STORED DATA.
##########

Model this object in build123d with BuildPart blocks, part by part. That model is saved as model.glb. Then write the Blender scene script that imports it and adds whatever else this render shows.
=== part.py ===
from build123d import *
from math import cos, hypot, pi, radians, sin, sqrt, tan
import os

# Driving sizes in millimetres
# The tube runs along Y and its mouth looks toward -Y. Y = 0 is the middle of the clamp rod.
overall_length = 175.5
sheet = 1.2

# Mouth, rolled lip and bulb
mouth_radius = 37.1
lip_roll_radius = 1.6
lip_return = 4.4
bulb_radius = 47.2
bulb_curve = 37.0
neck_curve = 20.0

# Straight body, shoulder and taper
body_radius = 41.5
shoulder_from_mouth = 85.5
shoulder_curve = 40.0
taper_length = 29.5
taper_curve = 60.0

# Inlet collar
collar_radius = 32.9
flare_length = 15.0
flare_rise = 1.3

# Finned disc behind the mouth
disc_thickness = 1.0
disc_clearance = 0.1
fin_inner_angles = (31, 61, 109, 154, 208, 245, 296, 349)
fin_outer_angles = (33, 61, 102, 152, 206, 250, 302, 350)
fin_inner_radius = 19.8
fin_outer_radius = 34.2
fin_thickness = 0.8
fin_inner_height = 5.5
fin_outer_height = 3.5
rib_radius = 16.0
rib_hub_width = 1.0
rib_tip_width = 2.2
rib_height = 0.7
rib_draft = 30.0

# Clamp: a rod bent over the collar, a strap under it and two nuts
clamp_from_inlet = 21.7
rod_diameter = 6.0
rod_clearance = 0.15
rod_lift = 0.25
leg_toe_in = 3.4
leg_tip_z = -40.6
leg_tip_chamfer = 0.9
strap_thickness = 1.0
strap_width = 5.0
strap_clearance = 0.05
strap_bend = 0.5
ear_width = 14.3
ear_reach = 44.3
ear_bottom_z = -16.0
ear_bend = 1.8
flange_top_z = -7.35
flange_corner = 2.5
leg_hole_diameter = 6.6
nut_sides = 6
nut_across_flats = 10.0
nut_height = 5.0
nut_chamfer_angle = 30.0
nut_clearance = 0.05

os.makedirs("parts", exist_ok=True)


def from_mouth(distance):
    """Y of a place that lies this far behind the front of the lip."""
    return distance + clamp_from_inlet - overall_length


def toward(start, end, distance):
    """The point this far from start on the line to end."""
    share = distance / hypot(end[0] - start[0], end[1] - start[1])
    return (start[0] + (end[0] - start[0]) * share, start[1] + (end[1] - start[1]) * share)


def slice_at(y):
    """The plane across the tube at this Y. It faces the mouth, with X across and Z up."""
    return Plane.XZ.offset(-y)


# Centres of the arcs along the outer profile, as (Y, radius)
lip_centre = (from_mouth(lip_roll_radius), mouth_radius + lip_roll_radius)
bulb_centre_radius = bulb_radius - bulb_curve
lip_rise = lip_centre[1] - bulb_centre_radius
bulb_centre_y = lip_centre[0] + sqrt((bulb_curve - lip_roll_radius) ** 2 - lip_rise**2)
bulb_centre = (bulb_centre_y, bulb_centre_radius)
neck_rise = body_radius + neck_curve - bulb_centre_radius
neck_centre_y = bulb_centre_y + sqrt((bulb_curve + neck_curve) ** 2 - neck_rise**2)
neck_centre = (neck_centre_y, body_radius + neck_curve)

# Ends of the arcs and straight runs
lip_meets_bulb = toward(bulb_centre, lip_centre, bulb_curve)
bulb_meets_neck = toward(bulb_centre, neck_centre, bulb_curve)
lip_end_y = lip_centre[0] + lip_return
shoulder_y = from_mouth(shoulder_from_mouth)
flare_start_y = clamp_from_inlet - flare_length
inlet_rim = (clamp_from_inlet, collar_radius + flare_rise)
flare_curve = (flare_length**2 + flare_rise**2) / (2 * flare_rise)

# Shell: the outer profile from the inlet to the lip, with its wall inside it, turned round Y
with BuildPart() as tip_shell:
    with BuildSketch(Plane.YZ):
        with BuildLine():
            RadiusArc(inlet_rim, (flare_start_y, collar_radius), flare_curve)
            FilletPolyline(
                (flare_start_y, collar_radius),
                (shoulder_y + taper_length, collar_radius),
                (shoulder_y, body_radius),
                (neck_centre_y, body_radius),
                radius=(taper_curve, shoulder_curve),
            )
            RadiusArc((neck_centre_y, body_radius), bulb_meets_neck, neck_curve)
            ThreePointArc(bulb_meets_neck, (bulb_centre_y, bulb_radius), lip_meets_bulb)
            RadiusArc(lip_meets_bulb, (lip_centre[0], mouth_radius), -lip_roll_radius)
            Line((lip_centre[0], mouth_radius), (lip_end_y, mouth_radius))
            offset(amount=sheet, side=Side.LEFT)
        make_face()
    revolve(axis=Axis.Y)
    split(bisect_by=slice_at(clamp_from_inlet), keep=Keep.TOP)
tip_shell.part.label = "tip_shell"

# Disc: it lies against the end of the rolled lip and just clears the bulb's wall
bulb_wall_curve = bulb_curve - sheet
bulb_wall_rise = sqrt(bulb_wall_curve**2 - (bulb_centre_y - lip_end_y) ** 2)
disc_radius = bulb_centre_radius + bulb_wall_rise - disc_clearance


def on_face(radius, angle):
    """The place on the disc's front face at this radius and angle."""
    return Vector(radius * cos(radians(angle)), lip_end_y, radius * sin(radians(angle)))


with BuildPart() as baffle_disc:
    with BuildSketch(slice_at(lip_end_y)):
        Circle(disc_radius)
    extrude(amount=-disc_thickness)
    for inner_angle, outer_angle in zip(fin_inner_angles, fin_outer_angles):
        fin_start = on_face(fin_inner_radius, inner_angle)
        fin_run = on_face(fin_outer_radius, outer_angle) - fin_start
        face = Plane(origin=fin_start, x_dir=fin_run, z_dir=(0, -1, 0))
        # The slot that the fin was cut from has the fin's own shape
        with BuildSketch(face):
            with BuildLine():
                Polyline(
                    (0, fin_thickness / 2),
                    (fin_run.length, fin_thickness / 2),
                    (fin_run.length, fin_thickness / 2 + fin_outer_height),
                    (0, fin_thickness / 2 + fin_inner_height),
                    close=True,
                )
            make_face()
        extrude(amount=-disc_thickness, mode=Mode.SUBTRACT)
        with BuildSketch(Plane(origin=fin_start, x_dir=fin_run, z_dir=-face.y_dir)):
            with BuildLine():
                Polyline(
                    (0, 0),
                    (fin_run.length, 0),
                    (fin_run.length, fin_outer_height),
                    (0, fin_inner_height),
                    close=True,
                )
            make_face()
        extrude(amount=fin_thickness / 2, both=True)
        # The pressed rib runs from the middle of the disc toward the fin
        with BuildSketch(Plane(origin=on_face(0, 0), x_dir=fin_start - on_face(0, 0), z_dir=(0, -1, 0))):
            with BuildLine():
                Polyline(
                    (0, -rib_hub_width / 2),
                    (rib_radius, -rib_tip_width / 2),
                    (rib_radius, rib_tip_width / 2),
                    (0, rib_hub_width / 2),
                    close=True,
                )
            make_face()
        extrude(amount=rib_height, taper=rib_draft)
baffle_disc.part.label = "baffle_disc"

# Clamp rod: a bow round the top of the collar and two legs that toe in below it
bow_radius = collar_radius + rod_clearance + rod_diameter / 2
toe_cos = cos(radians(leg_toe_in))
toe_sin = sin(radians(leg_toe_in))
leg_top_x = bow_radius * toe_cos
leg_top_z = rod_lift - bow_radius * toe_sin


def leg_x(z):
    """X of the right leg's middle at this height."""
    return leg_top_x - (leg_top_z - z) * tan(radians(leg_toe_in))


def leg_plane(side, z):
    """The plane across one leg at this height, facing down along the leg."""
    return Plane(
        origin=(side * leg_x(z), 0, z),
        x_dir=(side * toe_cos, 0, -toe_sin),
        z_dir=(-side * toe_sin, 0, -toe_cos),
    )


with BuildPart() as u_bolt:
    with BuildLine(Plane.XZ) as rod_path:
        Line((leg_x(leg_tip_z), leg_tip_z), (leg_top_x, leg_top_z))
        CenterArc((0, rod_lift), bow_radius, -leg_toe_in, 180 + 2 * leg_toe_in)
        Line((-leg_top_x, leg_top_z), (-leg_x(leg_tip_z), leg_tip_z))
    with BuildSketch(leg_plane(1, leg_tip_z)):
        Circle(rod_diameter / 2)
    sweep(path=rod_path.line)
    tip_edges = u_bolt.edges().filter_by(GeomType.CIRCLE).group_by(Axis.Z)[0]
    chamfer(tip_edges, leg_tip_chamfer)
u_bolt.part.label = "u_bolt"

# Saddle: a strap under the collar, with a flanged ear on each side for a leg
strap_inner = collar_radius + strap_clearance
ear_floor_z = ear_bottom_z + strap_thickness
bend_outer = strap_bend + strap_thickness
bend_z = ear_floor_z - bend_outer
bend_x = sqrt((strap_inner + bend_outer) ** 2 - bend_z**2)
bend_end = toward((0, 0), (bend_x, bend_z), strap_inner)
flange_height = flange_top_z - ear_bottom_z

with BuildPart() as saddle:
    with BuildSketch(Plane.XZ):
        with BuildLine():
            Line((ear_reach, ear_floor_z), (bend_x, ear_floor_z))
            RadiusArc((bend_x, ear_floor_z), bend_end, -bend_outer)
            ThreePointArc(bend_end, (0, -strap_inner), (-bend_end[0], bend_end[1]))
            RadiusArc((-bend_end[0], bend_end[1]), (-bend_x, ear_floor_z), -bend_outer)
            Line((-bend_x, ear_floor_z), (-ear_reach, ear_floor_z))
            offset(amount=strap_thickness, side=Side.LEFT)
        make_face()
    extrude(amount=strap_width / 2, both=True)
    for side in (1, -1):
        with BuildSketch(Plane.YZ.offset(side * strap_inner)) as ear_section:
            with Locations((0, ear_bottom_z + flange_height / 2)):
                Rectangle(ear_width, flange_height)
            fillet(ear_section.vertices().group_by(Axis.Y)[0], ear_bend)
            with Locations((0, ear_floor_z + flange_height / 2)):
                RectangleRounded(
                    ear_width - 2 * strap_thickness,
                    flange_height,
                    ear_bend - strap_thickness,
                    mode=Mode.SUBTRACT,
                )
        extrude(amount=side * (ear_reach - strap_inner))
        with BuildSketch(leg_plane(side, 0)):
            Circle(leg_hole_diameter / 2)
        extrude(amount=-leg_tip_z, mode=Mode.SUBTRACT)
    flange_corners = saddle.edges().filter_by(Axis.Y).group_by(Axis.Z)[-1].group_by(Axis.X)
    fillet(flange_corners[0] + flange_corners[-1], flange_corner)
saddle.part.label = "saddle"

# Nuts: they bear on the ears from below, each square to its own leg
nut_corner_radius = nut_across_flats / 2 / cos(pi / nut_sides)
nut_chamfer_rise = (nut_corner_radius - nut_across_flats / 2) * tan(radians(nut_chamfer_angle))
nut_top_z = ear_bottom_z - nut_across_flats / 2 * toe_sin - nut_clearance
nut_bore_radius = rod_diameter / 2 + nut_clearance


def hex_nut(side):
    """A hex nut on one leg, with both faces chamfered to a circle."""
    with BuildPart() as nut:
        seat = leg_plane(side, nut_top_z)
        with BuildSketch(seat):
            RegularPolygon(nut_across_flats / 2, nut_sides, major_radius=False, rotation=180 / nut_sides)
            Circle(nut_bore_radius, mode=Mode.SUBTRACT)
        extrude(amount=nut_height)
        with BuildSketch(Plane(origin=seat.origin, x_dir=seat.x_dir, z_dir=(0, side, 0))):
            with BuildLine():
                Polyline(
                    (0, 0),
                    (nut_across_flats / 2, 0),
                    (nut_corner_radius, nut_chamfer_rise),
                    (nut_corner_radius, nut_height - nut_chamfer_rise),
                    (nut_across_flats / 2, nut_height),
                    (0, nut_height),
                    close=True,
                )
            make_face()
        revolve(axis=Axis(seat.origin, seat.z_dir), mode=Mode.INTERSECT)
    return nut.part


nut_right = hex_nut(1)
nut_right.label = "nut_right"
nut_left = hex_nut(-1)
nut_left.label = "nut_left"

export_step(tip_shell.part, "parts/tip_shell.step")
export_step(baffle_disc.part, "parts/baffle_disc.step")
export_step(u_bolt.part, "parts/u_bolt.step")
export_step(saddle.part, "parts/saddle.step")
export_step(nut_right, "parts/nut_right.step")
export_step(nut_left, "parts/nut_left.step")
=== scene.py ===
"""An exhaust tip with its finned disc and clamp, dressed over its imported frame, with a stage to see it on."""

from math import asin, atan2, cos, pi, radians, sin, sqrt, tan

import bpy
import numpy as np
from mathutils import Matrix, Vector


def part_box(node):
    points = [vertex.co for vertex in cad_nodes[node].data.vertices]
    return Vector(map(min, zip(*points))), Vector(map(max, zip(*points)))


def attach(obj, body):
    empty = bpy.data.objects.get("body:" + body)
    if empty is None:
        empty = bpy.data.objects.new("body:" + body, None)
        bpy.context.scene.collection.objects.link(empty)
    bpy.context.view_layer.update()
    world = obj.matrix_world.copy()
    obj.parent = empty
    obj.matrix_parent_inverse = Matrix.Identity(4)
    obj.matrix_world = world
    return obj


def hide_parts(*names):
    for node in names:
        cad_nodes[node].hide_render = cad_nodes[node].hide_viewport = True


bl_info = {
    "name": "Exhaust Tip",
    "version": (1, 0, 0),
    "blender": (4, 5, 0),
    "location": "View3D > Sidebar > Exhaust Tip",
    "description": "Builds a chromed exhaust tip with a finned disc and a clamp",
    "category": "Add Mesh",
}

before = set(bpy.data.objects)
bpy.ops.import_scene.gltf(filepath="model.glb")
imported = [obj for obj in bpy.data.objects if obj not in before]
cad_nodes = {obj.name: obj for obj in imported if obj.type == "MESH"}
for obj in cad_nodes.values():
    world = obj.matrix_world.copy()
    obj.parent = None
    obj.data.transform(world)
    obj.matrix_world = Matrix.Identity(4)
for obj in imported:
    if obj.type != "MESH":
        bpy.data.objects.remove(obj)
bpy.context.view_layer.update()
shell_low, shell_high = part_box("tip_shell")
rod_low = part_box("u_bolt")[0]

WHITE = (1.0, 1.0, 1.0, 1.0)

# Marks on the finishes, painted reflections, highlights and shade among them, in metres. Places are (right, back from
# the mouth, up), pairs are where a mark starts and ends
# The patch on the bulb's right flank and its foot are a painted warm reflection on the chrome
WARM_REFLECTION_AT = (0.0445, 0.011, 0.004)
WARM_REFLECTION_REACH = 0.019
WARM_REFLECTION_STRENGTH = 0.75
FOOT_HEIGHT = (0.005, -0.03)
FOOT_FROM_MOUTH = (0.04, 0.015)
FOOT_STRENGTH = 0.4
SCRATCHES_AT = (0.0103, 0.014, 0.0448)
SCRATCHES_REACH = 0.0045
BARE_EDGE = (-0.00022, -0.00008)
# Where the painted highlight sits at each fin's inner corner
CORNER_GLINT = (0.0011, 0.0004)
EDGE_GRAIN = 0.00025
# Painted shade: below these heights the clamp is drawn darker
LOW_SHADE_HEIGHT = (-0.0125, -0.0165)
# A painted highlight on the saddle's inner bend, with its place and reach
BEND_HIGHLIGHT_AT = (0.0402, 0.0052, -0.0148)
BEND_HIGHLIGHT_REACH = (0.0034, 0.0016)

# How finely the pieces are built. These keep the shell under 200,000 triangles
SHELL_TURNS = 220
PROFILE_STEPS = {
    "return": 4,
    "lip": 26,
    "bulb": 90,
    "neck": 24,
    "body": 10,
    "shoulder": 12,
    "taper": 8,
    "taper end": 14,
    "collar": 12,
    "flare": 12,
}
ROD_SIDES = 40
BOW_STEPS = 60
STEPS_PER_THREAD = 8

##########

INSTRUCTIONS FOR THE TASK.
Reproduce exactly, and only, the lines from the one that contains "nut_right = hex_nut(1)" down to the one that contains "from mathutils import Matrix, Vector", both ends included.

OUTPUT BELOW.
nut_right = hex_nut(1)
nut_right.label = "nut_right"
nut_left = hex_nut(-1)
nut_left.label = "nut_left"

export_step(tip_shell.part, "parts/tip_shell.step")
export_step(baffle_disc.part, "parts/baffle_disc.step")
export_step(u_bolt.part, "parts/u_bolt.step")
export_step(saddle.part, "parts/saddle.step")
export_step(nut_right, "parts/nut_right.step")
export_step(nut_left, "parts/nut_left.step")
=== scene.py ===
"""An exhaust tip with its finned disc and clamp, dressed over its imported frame, with a stage to see it on."""

from math import asin, atan2, cos, pi, radians, sin, sqrt, tan

import bpy
import numpy as np
from mathutils import Matrix, Vector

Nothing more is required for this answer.